Experimental Validation

The efficacy of CORTEX is validated through diverse experiments. The sample-level methodology demonstrates consistency in identifying relevant tokens crucial for visual concept representation across multiple images. Notably, it was effective in revealing model biases, as exemplified by its application in detecting racial and gender biases in generated images, with an evident underrepresentation of certain demographics when using neutral prompts.

The codebook-level explanations yielded insights into how selective token modification within specific regions of an image could lead to predictable transformations, affirming the method’s applicability in targeted image editing. Across these experimental setups, CORTEX showed a significantly better ability than baseline methods to highlight concept-relevant information.

Implications and Future Directions

The findings indicate that enhancing the interpretability of VQGMs through CORTEX can substantially improve our understanding of token-concept relationships within the codebook. This has practical implications, notably in bias detection across models, personalized image editing, and improving VQGMs by providing interpretable, actionable feedback mechanisms.

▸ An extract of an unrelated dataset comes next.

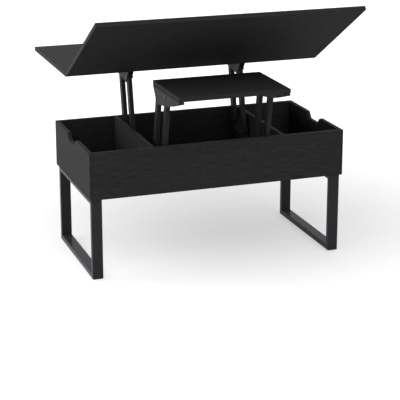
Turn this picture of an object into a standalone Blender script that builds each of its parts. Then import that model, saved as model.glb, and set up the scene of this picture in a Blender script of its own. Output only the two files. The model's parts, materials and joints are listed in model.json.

Future work could extend these methodologies to more complex generative frameworks, including vision-language models and models handling video data. Further research could explore the broader applicability of CORTEX in various domains requiring nuanced image generation and the ethical dimensions of transparency in AI systems.

In summary, this paper provides a robust framework for interpreting generative models, particularly VQGMs, by leveraging discrete token analysis to expose and mitigate biases while enhancing model control and transparency.